Data block:
---+---

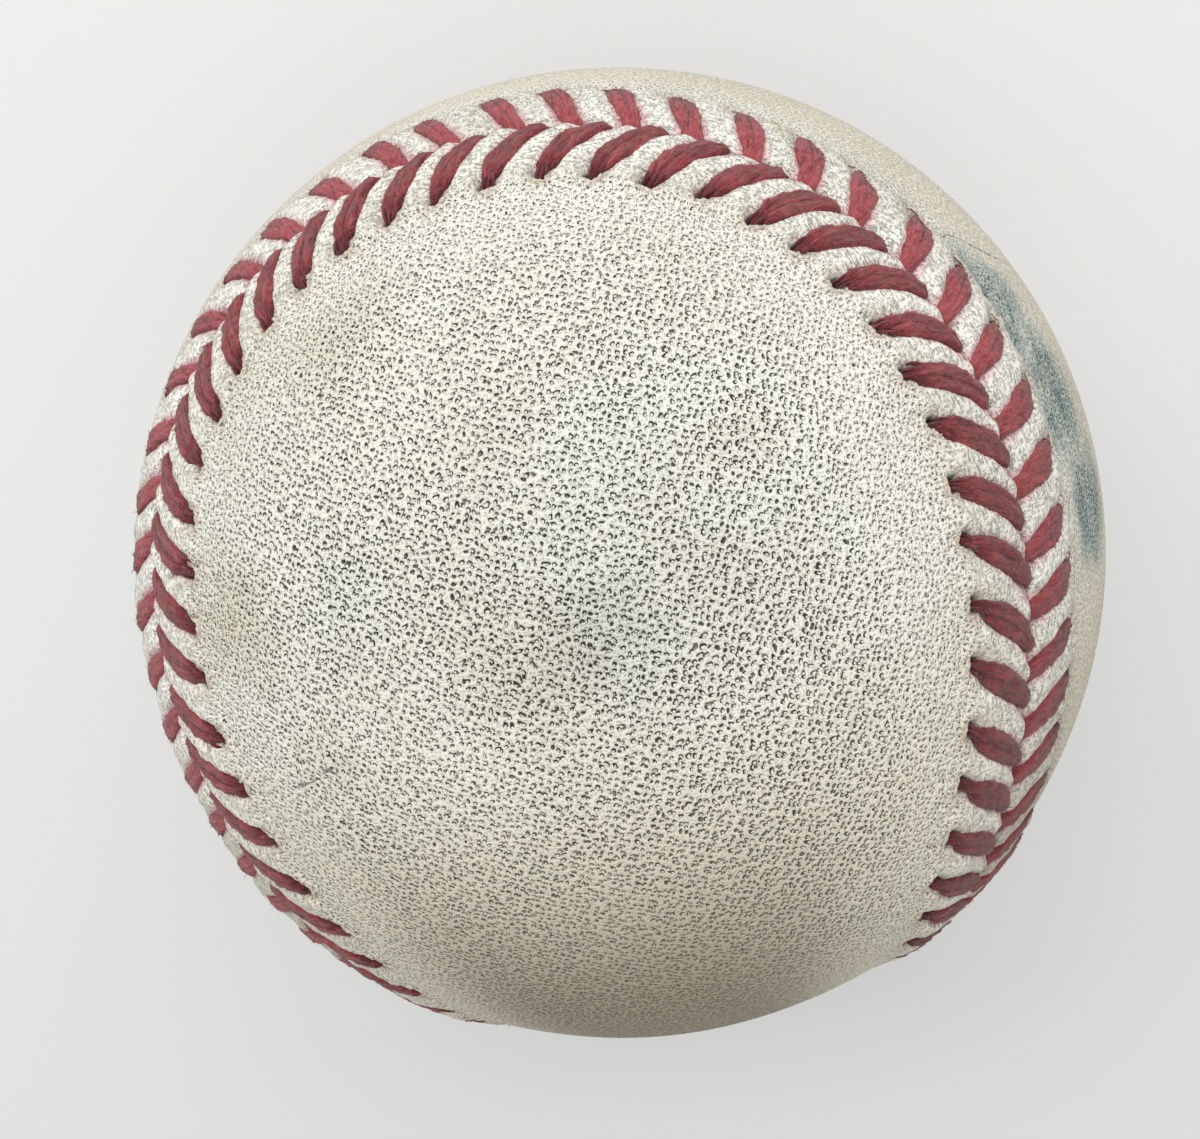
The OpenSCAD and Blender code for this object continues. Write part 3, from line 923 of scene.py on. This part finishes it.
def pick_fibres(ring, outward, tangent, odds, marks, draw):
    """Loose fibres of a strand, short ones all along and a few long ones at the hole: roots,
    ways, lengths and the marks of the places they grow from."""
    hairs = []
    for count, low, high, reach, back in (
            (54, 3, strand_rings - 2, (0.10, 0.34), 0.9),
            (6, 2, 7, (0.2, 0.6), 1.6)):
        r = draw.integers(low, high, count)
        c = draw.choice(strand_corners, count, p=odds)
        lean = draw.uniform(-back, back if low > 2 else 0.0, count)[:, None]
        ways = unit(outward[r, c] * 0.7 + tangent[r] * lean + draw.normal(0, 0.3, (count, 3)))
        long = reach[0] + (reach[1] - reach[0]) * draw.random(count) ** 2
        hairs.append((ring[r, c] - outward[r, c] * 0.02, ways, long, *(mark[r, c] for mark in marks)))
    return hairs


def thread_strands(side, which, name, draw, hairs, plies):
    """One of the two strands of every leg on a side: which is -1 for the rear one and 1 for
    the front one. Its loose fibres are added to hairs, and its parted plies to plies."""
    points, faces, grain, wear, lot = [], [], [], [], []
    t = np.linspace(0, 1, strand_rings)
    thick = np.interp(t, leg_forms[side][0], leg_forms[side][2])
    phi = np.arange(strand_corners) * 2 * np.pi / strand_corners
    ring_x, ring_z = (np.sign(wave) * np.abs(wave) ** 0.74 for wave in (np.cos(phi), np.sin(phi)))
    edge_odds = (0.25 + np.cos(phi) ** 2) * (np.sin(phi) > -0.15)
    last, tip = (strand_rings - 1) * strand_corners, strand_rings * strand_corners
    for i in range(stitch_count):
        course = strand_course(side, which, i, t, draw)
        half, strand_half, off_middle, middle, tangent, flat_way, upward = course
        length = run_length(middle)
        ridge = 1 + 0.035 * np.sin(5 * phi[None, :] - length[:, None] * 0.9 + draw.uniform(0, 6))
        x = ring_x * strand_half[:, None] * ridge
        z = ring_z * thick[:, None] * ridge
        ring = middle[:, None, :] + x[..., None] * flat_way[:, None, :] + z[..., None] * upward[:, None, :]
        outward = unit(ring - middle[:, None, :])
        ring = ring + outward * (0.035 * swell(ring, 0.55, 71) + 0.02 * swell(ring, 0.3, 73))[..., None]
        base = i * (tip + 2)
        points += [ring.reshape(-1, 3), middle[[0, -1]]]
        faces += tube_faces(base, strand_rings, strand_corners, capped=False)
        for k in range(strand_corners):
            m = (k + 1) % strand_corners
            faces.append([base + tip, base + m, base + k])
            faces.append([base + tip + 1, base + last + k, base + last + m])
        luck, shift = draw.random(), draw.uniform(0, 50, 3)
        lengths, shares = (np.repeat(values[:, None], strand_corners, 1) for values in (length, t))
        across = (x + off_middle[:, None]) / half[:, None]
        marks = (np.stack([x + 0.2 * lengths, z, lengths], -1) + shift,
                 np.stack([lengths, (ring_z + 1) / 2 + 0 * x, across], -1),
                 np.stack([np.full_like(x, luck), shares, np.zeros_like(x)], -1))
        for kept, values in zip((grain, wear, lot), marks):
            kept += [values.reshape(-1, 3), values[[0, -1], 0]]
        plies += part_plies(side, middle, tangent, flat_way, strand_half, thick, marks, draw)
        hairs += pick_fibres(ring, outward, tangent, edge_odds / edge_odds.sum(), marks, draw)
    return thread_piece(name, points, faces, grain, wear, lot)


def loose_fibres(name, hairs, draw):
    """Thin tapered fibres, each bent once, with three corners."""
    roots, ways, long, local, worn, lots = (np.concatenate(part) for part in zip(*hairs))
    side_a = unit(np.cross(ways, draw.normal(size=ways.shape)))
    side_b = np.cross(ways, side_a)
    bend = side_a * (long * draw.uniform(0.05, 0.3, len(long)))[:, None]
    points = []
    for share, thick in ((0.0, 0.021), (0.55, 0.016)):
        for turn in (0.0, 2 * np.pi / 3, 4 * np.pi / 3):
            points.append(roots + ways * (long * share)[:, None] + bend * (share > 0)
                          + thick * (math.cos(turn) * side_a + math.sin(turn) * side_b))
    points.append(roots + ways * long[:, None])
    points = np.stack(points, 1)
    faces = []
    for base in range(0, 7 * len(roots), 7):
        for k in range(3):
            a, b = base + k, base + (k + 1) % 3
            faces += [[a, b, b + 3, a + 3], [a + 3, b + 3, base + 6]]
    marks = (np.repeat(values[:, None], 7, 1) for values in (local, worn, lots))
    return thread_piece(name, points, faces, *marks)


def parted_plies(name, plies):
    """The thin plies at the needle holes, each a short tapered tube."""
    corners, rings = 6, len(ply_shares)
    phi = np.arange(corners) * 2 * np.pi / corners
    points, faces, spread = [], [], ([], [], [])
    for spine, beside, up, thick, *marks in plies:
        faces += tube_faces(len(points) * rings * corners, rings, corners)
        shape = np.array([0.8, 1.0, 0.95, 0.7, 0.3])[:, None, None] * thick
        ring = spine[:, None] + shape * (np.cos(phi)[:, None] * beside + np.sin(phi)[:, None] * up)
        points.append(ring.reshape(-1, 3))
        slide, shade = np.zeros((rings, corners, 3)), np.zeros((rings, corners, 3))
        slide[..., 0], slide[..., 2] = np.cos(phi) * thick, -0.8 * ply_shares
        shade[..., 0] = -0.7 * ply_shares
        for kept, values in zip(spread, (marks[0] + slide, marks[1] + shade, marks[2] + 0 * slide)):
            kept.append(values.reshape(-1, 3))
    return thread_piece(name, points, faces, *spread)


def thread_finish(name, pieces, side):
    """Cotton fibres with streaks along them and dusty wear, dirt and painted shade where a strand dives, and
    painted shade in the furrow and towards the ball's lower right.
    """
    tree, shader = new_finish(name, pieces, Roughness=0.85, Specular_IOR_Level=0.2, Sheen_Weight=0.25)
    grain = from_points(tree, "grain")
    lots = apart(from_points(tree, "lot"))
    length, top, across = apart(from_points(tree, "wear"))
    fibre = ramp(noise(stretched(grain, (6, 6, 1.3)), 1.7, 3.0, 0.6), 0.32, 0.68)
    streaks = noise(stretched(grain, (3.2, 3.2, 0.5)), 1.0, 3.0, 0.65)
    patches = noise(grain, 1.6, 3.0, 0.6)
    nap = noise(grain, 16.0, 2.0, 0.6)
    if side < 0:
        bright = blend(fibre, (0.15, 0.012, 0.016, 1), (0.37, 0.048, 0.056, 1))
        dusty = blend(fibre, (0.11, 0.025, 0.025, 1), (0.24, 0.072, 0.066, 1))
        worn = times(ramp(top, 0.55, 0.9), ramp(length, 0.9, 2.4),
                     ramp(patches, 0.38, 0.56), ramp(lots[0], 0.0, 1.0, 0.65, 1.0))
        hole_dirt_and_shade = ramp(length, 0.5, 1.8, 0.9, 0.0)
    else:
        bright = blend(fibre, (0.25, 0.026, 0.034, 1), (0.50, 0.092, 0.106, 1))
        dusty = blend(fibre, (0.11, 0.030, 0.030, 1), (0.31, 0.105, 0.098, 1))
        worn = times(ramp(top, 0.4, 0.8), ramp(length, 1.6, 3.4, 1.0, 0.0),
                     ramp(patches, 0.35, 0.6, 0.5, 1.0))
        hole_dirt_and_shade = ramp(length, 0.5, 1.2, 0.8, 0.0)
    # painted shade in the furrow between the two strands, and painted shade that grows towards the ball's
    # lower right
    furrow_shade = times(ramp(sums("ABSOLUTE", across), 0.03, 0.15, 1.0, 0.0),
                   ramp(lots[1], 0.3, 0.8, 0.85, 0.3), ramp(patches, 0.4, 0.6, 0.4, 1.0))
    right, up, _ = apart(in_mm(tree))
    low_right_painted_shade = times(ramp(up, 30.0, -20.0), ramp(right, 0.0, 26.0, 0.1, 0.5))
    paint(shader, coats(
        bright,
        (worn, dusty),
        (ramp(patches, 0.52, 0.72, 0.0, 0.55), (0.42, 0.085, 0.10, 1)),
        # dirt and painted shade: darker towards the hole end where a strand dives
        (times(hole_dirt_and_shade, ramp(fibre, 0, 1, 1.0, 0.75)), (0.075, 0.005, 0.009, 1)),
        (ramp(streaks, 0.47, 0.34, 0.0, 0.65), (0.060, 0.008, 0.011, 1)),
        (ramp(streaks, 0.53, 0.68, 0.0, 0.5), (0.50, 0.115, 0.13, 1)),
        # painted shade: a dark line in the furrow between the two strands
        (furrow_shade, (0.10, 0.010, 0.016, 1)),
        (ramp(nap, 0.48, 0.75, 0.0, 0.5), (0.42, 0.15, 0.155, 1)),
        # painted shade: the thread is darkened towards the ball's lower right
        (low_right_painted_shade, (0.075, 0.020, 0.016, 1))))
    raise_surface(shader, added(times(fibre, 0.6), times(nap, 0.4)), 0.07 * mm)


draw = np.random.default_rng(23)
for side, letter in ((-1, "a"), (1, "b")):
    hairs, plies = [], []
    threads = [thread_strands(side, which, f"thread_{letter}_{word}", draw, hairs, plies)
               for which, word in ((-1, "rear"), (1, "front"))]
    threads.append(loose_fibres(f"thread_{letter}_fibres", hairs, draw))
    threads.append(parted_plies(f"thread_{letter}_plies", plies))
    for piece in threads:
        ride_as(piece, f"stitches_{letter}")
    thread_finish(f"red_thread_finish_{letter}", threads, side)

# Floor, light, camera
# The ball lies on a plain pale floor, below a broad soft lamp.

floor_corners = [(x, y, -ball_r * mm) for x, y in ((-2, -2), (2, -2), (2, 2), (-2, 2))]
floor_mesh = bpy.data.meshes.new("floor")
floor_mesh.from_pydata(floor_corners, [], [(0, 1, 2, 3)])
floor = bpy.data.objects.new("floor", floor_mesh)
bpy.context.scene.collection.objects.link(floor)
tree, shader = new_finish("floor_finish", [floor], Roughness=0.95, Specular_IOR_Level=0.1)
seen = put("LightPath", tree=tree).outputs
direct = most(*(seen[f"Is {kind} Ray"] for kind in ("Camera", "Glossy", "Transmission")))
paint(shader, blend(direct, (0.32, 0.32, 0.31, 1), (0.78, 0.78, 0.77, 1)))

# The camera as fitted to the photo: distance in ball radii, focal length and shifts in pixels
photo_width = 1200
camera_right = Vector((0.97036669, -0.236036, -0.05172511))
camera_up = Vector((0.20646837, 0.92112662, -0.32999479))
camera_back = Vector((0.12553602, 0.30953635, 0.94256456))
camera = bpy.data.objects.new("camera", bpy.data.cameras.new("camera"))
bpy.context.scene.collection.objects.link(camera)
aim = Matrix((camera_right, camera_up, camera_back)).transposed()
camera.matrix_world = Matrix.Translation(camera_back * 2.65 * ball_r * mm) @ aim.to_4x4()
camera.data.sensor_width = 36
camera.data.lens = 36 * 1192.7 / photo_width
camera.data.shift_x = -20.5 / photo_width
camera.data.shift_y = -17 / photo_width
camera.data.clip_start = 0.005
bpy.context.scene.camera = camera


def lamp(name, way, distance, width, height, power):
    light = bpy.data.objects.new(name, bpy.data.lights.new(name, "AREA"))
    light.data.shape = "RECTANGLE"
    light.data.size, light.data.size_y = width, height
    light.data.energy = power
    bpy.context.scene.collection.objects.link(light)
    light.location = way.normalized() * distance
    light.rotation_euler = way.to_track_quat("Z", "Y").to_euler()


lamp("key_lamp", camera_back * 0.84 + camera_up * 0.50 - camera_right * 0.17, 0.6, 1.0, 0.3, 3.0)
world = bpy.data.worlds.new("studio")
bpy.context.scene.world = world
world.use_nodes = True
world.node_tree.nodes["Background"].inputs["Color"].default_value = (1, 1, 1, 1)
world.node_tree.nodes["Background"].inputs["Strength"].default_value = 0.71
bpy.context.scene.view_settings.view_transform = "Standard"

---+---

Emit, unaltered, the lines from the top of the listing down through the line that holds "return hairs"; emit nothing else.

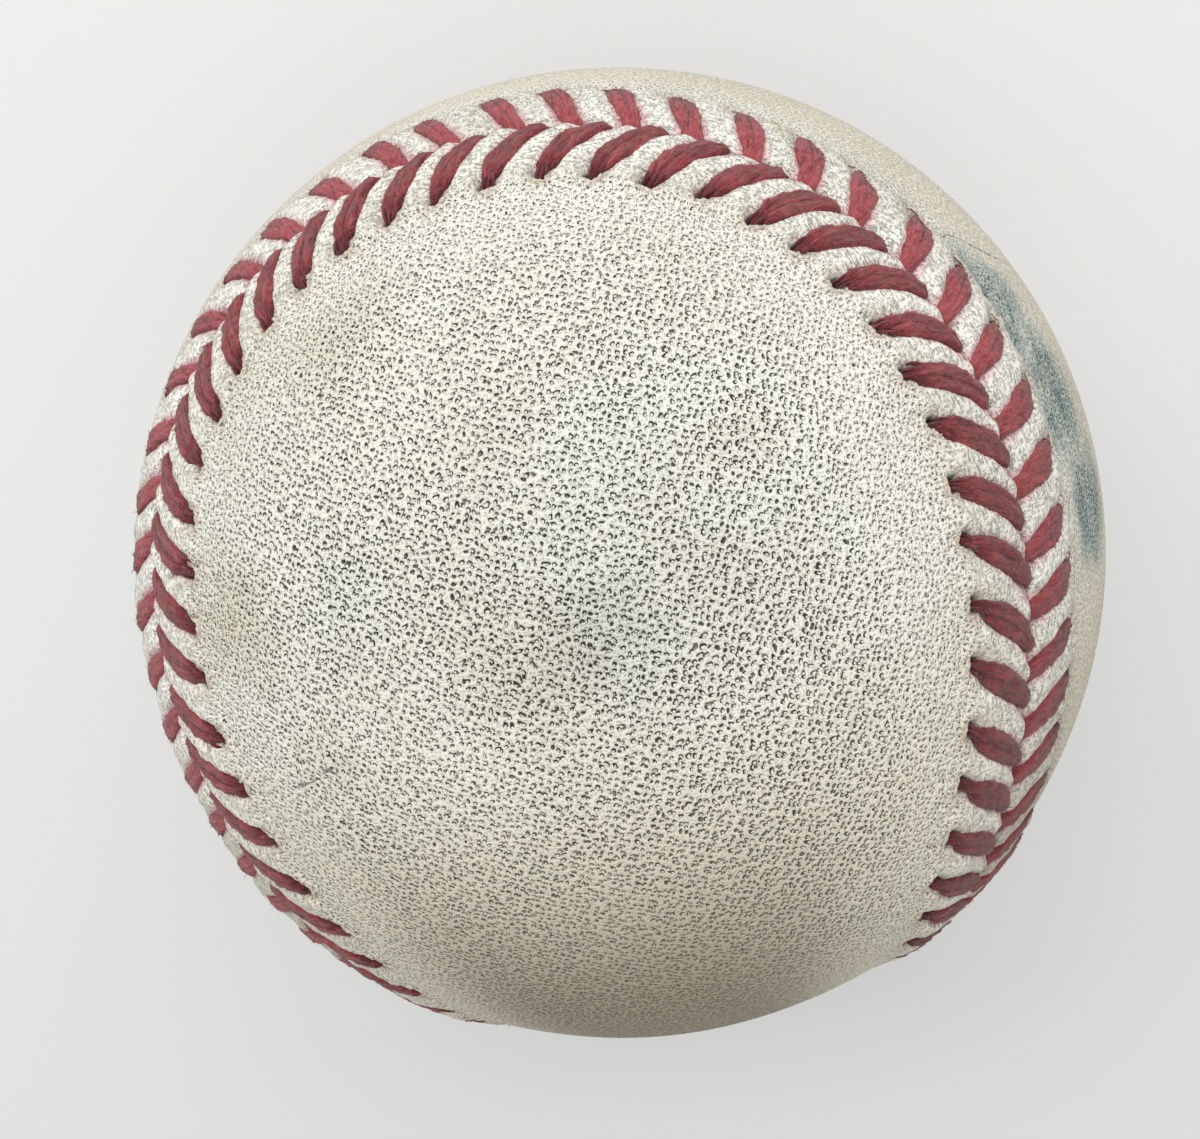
The OpenSCAD and Blender code for this object continues. Write part 3, from line 923 of scene.py on. This part finishes it.
def pick_fibres(ring, outward, tangent, odds, marks, draw):
    """Loose fibres of a strand, short ones all along and a few long ones at the hole: roots,
    ways, lengths and the marks of the places they grow from."""
    hairs = []
    for count, low, high, reach, back in (
            (54, 3, strand_rings - 2, (0.10, 0.34), 0.9),
            (6, 2, 7, (0.2, 0.6), 1.6)):
        r = draw.integers(low, high, count)
        c = draw.choice(strand_corners, count, p=odds)
        lean = draw.uniform(-back, back if low > 2 else 0.0, count)[:, None]
        ways = unit(outward[r, c] * 0.7 + tangent[r] * lean + draw.normal(0, 0.3, (count, 3)))
        long = reach[0] + (reach[1] - reach[0]) * draw.random(count) ** 2
        hairs.append((ring[r, c] - outward[r, c] * 0.02, ways, long, *(mark[r, c] for mark in marks)))
    return hairs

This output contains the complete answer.